Deixando de lado as outras modalidades,
designadamente no que respeita a custos para o Estado, as tais contas que nunca
dão certas, os números dizem o que os interesses ditam, embora com alguma
segurança se possa afirmar que no ensino público que o custo é menor, sobretudo após os cortes brutais de investimento e de recursos humasno, funcionários e professores, e a
questão dos contratos de associação que apesar de assentes num princípio
correcto, têm servido frequentemente como formas de financiamento injustificado e encapotado
do ensino privado, vejamos, de novo a questão do cheque-ensino, também
conhecido como cheque-educação.
Quero antes de mais sublinhar de novo que a
existência de um subsistema educativo de ensino privado é absolutamente
necessário para, por um lado permitir alguma liberdade de escolha, ainda que
condicionada, por parte das famílias e, por outro lado, como forma de pressão
sobre a qualidade do ensino público.

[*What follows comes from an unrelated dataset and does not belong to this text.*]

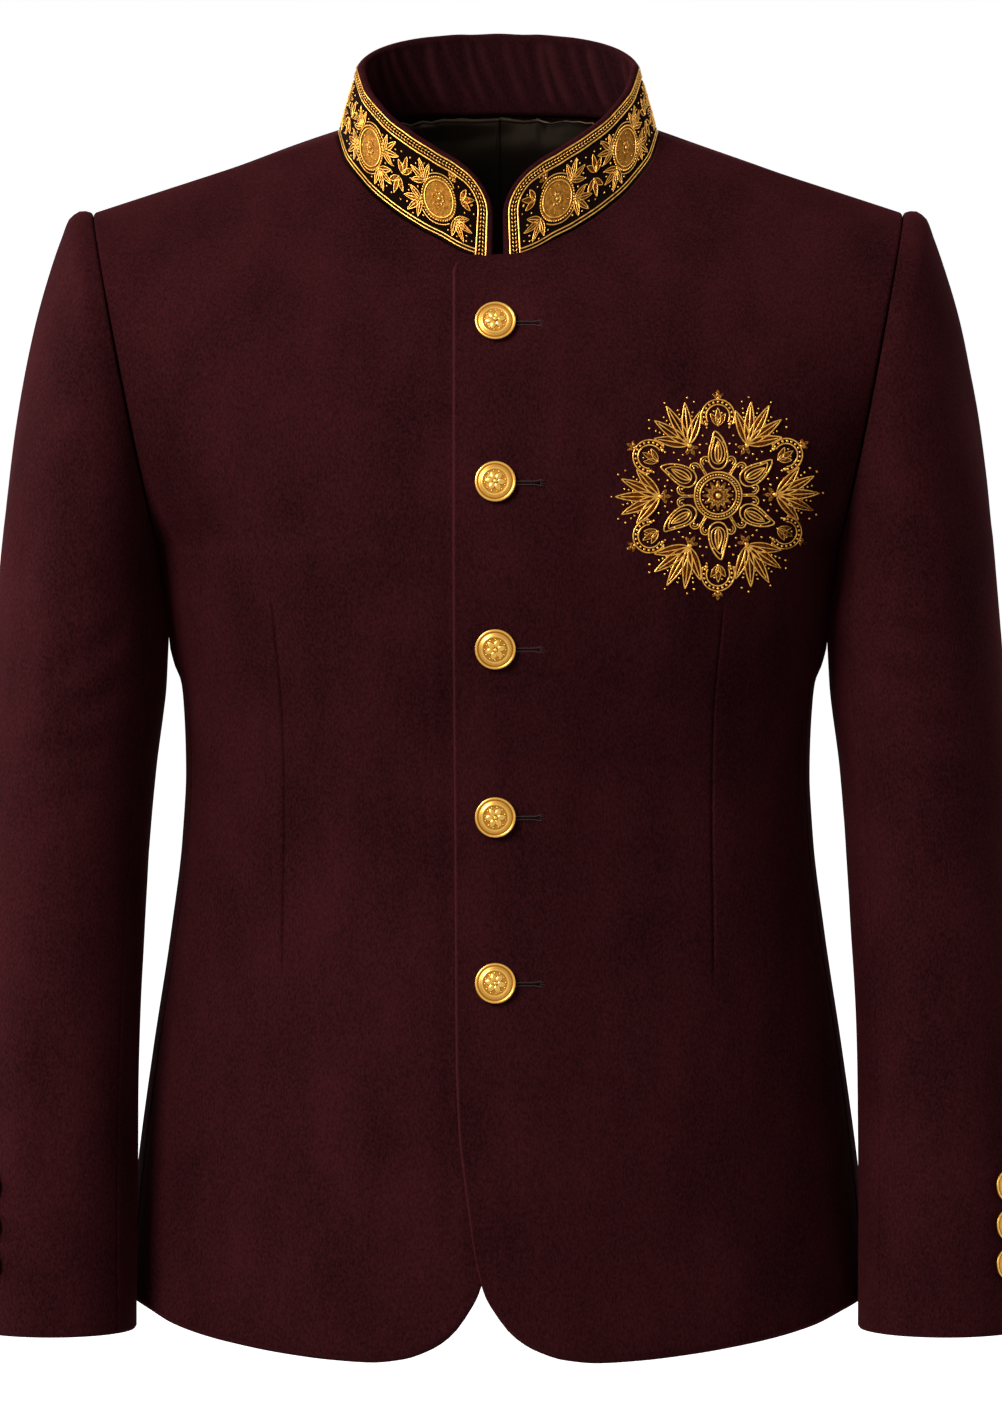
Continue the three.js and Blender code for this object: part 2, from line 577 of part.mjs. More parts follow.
// A low round boss on a surface: place gives the surface under a point of the round.
function boss(place, radius, sectors, rings) {
  const bottom = [];
  const top = [];
  const lift = (share) => 0.35 + 0.65 * Math.sqrt(Math.max(0, 1 - share * share));
  for (const share of rings) {
    bottom.push([]);
    top.push([]);
    for (let i = 0; i < sectors; i += 1) {
      const turn = (2 * Math.PI * i) / sectors;
      const s = place(share * radius * Math.cos(turn), share * radius * Math.sin(turn));
      bottom.at(-1).push(s.point);
      top.at(-1).push(s.point.clone().addScaledVector(s.normal, s.thick * lift(share)));
    }
  }
  const middle = place(0, 0);
  const crown = middle.point.clone().addScaledVector(middle.normal, middle.thick);
  const points = [middle.point, crown, ...bottom.flat(), ...top.flat()];
  const at = (layer, r, i) => 2 + (layer * rings.length + r) * sectors + (i % sectors);
  const faces = [];
  const last = rings.length - 1;
  for (let i = 0; i < sectors; i += 1) {
    faces.push(1, at(1, 0, i), at(1, 0, i + 1));
    faces.push(0, at(0, 0, i + 1), at(0, 0, i));
    for (let r = 0; r < last; r += 1) {
      faces.push(at(1, r, i), at(1, r + 1, i), at(1, r + 1, i + 1));
      faces.push(at(1, r, i), at(1, r + 1, i + 1), at(1, r, i + 1));
      faces.push(at(0, r, i), at(0, r + 1, i + 1), at(0, r + 1, i));
      faces.push(at(0, r, i), at(0, r, i + 1), at(0, r + 1, i + 1));
    }
    faces.push(at(1, last, i), at(0, last, i), at(0, last, i + 1));
    faces.push(at(1, last, i), at(0, last, i + 1), at(1, last, i + 1));
  }
  const shape = new THREE.BufferGeometry().setFromPoints(points);
  shape.setIndex(faces);
  return shape;
}

// A place on the front at a given reach and level.
function frontAt(x, z, lift) {
  const { u, climb } = placeOf(-1, { u: 0.5, climb: climbOf(z) / 2 + 0.3 }, "x", x, "z", z);
  return bodyPlace(-1, u, climb, lift);
}

// ---- buttons ----
function buttonShape(size, segments) {
  const { radius, thick } = size;
  const profile = [
    [0, 0],
    [0.3 * radius, 0],
    [0.34 * radius, 0.2 * thick],
    [0.86 * radius, 0.28 * thick],
    [radius, 0.46 * thick],
    [0.93 * radius, 0.7 * thick],
    [0.8 * radius, 0.66 * thick],
    [0.45 * radius, 0.92 * thick],
    [0, thick],
  ];
  const shape = new THREE.LatheGeometry(profile.map(([r, h]) => new THREE.Vector2(r, h)), segments);
  shape.rotateX(Math.PI / 2); // the button's face now looks along +Z of its own frame
  return shape;
}

function seated(mesh, spot, gap) {
  mesh.position.copy(spot.point).addScaledVector(spot.normal, gap);
  mesh.quaternion.setFromUnitVectors(vec(0, 0, 1), spot.normal);
  return mesh;
}

// ---- materials ----
const finish = (color, roughness, metalness) =>
  new THREE.MeshStandardMaterial({ color, roughness, metalness });
const MAROON = () => finish("#3a1418", 0.85, 0);
const SATIN = () => finish("#0d0b0a", 0.35, 0);
const GOLD_THREAD = () => finish("#b98a38", 0.45, 0.8);
const GOLD_METAL = () => finish("#c99a44", 0.3, 1);

const jacket = new THREE.Group();
function add(name, shape, material) {
  const mesh = new THREE.Mesh(shape, material);
  mesh.name = name;
  jacket.add(mesh);
  return mesh;
}

// fronts, side bodies and backs
add("front_left", clothWall(FRONT_ROWS, FRONT_COLUMNS, frontPlace(true), CLOTH), MAROON());
const flipped = FRONT_COLUMNS.map((c) => 1 - c).reverse();
add("front_right", clothWall(FRONT_ROWS, flipped, mirrored(frontPlace(false)), CLOTH), MAROON());
const sideColumns = [0, 0.25, 0.5, 0.75, 1];
add("side_left", clothWall(SIDE_ROWS, sideColumns, sidePlace, CLOTH), MAROON());
add("side_right", clothWall(SIDE_ROWS, sideColumns, mirrored(sidePlace), CLOTH), MAROON());
const backHalf = backPlace(1, SEAM, 0);
add("back_left", clothWall(BACK_ROWS, BACK_COLUMNS, backHalf, CLOTH), MAROON());
add("back_right", clothWall(BACK_ROWS, BACK_COLUMNS, mirrored(backHalf), CLOTH), MAROON());

// sleeves in two pieces each
const sleeves = [
  { name: "sleeve_top", from: FOREARM_SEAM, to: HINDARM_SEAM, columns: steps(12) },
  { name: "sleeve_under", from: HINDARM_SEAM, to: FOREARM_SEAM - 360, columns: steps(7) },
];
for (const { name, from, to, columns } of sleeves) {
  const place = sleevePlace(from, to);
  const down = [...RINGS].reverse();
  add(name + "_left", clothWall(down, columns, place, CLOTH), MAROON());
  add(name + "_right", clothWall(down, columns, mirrored(place), CLOTH), MAROON());
}

// collar, its facing, braids and discs
add("collar_outer", collarWall(steps(3), 0, CLOTH, 0), MAROON());
add("collar_facing", collarWall(steps(3), -CLOTH - SEAM, FACING, 0.4), MAROON());
add(
  "collar_braid_rim",
  braidWall([edgeLine(BRAID.inset + BRAID.width), edgeLine(BRAID.inset)], SEAM, BRAID.thick),
  GOLD_THREAD(),
);
const baseEnd = BRAID.inset + BRAID.width + 0.5;
const baseRun = COLLAR_COLUMNS.filter((run) => run > baseEnd && run < otherEnd(baseEnd));
baseRun.unshift(baseEnd);
baseRun.push(otherEnd(baseEnd));
const baseLine = (high) => baseRun.map((along) => [along, high]);
add(
  "collar_braid_base",
  braidWall([baseLine(BRAID.baseInset), baseLine(BRAID.baseInset + BRAID.baseWidth)], SEAM, BRAID.thick),
  GOLD_THREAD(),
);
const discRuns = steps(DISC.gaps).slice(0, -1).map((t) => mix(DISC.first, HALF_COLLAR, t));
const discPlaces = [...discRuns, HALF_COLLAR, ...discRuns.map(otherEnd).reverse()];
discPlaces.forEach((run, i) => {
  const place = (p, q) => ({ ...collarPlace(run + p, DISC.high + q, SEAM), thick: DISC.thick });
  add("collar_disc_" + (i + 1), boss(place, DISC.radius, 14, [0.5, 1]), GOLD_THREAD());
});

// lining of the back, seen inside the neck: one piece up to the neckline, then one arm each side of it
const LINING_TOP = 0.983; // just short of the shoulder seam
const liningRows = BACK_ROWS.filter((row) => row.climb >= 0);
const liningHalf = backPlace(LINING_TOP, 0, -CLOTH - 2.5 * SEAM);
const liningColumns = [liningHalf, mirrored(liningHalf)].flatMap((half) =>
  BACK_COLUMNS.map((share) => ({ half, share })),
);
const liningPlace = (row, column) => column.half(row, column.share);
const liningMiddle = BACK_COLUMNS.length - 1;
add("lining_back", clothWall(liningRows, liningColumns, liningPlace, LINING, liningMiddle), SATIN());

// embroidered round on the wearer's left chest
const chestPlace = (p, q) => ({
  ...frontAt(CHEST_ROUND.x + p, CHEST_ROUND.z + q, CHEST_ROUND.gap),
  thick: CHEST_ROUND.thick,
});
add("chest_embroidery", boss(chestPlace, CHEST_ROUND.radius, 24, [0.4, 0.75, 1]), GOLD_THREAD());

// front and cuff buttons
BUTTON_LEVELS.forEach((z, i) => {
  const { u, climb } = placeOf(-1, { u: 0, climb: climbOf(z) }, "x", BUTTON.x, "z", z);
  const spot = bodyPlace(-1, u, climb, overLift(BUTTON.x, climb));
  seated(add("button_" + (i + 1), buttonShape(BUTTON, 16), GOLD_METAL()), spot, SEAM);
});

CUFF_BUTTON_LEVELS.forEach((z, i) => {
  const forearm = SLEEVE_RINGS.slice(9).map((row) => ({ down: -row.outZ, ring: row.ring }));
  const ring = read(forearm, "down", "ring", -z);
  const near = shapeAt(sleevePoint, CUFF_BUTTON.turn, ring, 0.01);
  const spot = { point: sleevePoint(CUFF_BUTTON.turn, ring), normal: near.normal };
  const across = { point: mirrorX(spot.point), normal: mirrorX(spot.normal) };
  seated(add("cuff_button_left_" + (i + 1), buttonShape(CUFF_BUTTON, 12), GOLD_METAL()), spot, SEAM);
  seated(add("cuff_button_right_" + (i + 1), buttonShape(CUFF_BUTTON, 12), GOLD_METAL()), across, SEAM);
});

export default jacket;
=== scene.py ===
"""A bandhgala jacket in maroon napped suiting with gold zardozi work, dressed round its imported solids."""
import math

import bmesh
import bpy
import numpy as np
from mathutils import Matrix, Vector


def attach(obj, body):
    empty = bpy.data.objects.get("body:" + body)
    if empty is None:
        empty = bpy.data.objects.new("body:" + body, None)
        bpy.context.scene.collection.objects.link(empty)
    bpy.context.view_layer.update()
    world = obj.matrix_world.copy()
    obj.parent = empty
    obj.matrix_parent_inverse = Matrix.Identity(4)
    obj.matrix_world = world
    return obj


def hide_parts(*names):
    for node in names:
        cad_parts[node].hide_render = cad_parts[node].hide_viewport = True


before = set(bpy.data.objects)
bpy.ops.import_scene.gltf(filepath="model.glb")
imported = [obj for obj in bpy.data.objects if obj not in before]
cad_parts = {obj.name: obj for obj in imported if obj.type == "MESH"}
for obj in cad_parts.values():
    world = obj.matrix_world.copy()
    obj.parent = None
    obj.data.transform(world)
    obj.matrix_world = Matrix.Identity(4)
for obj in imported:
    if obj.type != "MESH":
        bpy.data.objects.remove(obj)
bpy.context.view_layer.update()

MM = 0.001
SEED = 7

# ---- the jacket's own sizes in mm, as its solids have them ----
CLOTH, LINING, FACING, SEAM, OVERLAP = 2.0, 1.0, 1.4, 0.3, 22
UNDERARM, SHOULDER_TIP = (195, 0, -238), (231.6, -5, -46)
ARMHOLE_DEPTH, BODY_LENGTH = 62, 430
COLLAR_CORNER, COLLAR_GAP, COLLAR_HEIGHT, NECK_SEAM = 21, 6.4, 45, 0.7
DISC_RADIUS, DISC_FIRST, DISC_GAPS, DISC_HIGH = 11.8, 34, 4, 19.8
CHEST_X, CHEST_Z, CHEST_OFF = 124, -203, 0.1
BUTTON_X, BUTTON_RADIUS, BUTTON_THICK = -1.5, 11.6, 5.2
BUTTON_LEVELS = [-106.3, -194.6, -288, -384, -478]
CUFF_RADIUS, CUFF_THICK, CUFF_TURN, CUFF_LEVELS = 9, 4.2, 44.5, [-598, -620, -642]
NECK_LEAVE, NECK_FRONT = {-1: 0.78, 1: 0.86}, -70.5
SIDE_SEAM = {-1: (0.875, 0.16), 1: (0.8, 0.26)}
HEM_CORNER, UNDER_SHIFT, HEM_ZONE = (-4.5, -659.5), 18.6, -560
SIDE_HEM, SIDE_SEAM_HEM, BACK_HEM = -667, -668.4, -665
FOREARM_SEAM, HINDARM_SEAM = 142, -62
SHOULDER_TURN, PAST_SEAM, TOP_CORNER, HEM_FOOT, ROLL = 89.2, 1.0015, 8, -670, 2.4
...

Também já tenho referido que a chamada
liberdade de educação, a escolha livre por parte dos pais dos estabelecimentos,
públicos ou privados, em que querem os seus filhos educados, no modelo actual do
nosso sistema educativo é, do meu ponto de vista, um enorme equívoco.
No que respeita às escolas públicas, conheço
muitas situações de grande dificuldade ou mesmo impossibilidade de matrícula de
uma criança em diferentes escolas da mesma zona, situação que as mudanças
actuais, concentração de alunos em agrupamentos e mega-agrupamentos, estão a
agravar e que muitas famílias sentem.
Por outro lado, no que respeita ao cheque-ensino
e à liberdade de escolha dos pais, as experiências de vários países, sempre
referidas, assentam genericamente num princípio que quando se fala entre nós desta hipótese é
sempre esquecido e que também não consta dos princípios hoje enunciados por
Nuno Crato, isto é, a obrigatoriedade (a questão central) de aceitar qualquer
criança. A proposta agora conhecida creio que também não contempla, evidentemente,
esta obrigatoriedade, talvez a proposta já não fosse tão bem acolhida pela
generalidade dos estabelecimentos de ensino. Acresce que os estudos sobre os efeitos
deste tipo de modalidades não são conclusivos, longe disso, como há algum tempo
um trabalho divulgado no Público sublinhava.
Na verdade, como todos sabemos, sem um carácter
de obrigatoriedade muitas instituições de ensino privado não receberão nunca
alguns alunos, independentemente de poderem ser financiados de formas
diferenciadas.
Não é uma questão económica, é uma questão de
defender a instituição de situações de risco que lhe comprometam a imagem de
excelência ou a posição nos rankings, sejam os dos resultados escolares sejam
os do "capital social" que detêm. A cultura mais generalizada entende
os estabelecimentos de ensino privado como exclusivos e muitos deles são
profundamente selectivos na população que acolhem, aliás muitos pais
"compram", por assim dizer, essa exclusividade.
Por outro lado e curiosamente, aos
estabelecimentos de ensino privado é concedido um nível de autonomia pedagógica
e curricular superior à escola pública que não pode ser apenas justificado por
serem privados, pois a autonomia é uma ferramenta de desenvolvimento da
qualidade, também na escola pública.
Insisto de há muito que a melhor forma de proteger
a liberdade de educação é uma fortíssima cultura de qualidade, autonomia e
exigência na escola pública e uma acção social escolar eficaz e oportuna. Assim
teremos mais facilmente boas escolas, públicas ou privadas.
No entanto, cada vez é mais claro que este não é
o entendimento de quem actualmente gere os destinos da educação em Portugal.